What else can I see tonight?

During the eclipse, the Moon moves through the western part of the constellation Taurus. The Pleiades star cluster is to the upper right, and the Hyades cluster ― including the bright star Aldebaran, eye of the bull ― is in the lower left. Here are some more skywatching tips for the month of November.

Why does the Moon turn red during a lunar eclipse?

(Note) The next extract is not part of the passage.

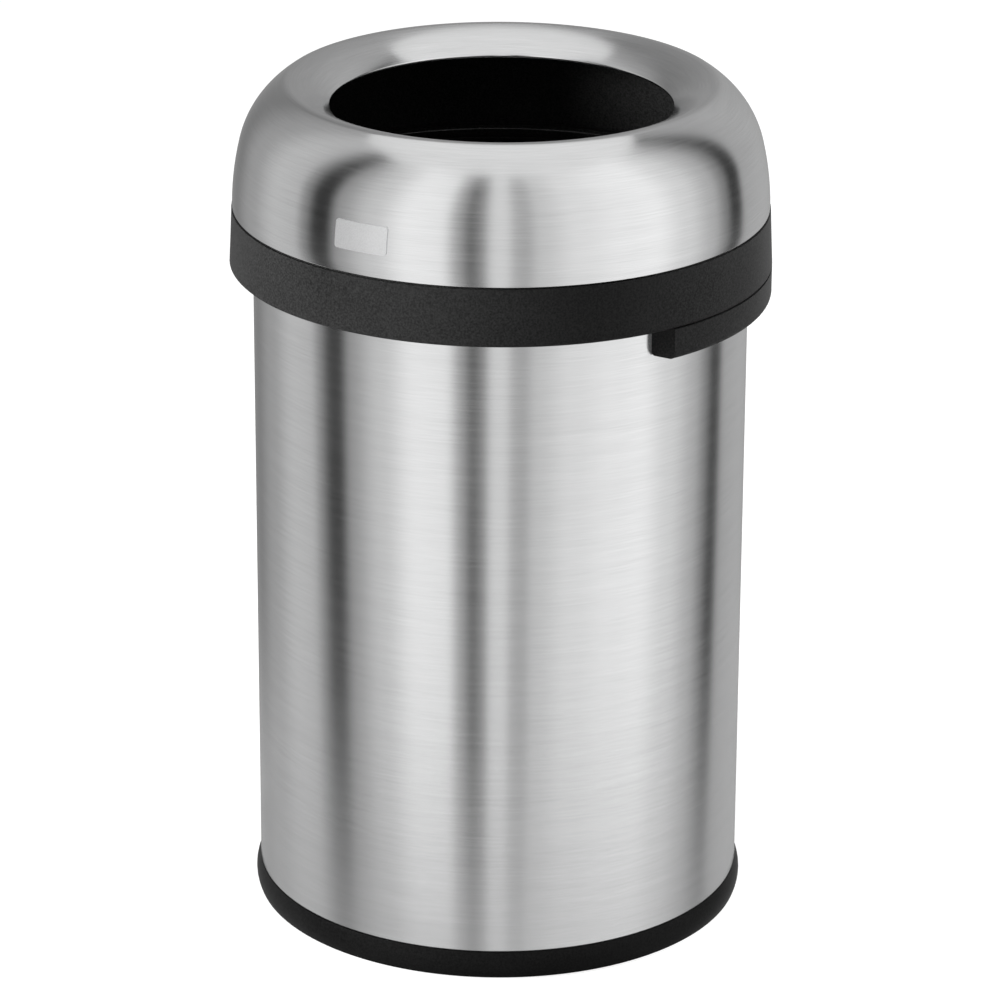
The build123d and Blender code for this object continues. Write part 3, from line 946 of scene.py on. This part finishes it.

Lunar Eclipse: View from the Moon
The landscape of the Moon, foreground, is reddened by sunlight filtered through Earth's atmosphere. The Sun is obscured by the Earth, but the glow of its corona is visible. Credit: NASA's Scientific Visualization Studio

The same phenomenon that makes our sky blue and our sunsets red causes the Moon to turn red during a lunar eclipse. It’s called Rayleigh scattering. Light travels in waves, and different colors of light have different physical properties. Blue light has a shorter wavelength and is scattered more easily by particles in Earth’s atmosphere than red light, which has a longer wavelength. Red light, on the other hand, travels more directly through the atmosphere. When the Sun is overhead, we see blue light throughout the sky. But when the Sun is setting, sunlight must pass through more atmosphere and travel farther before reaching our eyes. The blue light from the Sun scatters away, and longer-wavelength red, orange, and yellow light passes through.

During a lunar eclipse, the Moon turns red because the only sunlight reaching the Moon passes through Earth’s atmosphere. The more dust or clouds in Earth’s atmosphere during the eclipse, the redder the Moon will appear. It’s as if all the world’s sunrises and sunsets are projected onto the Moon.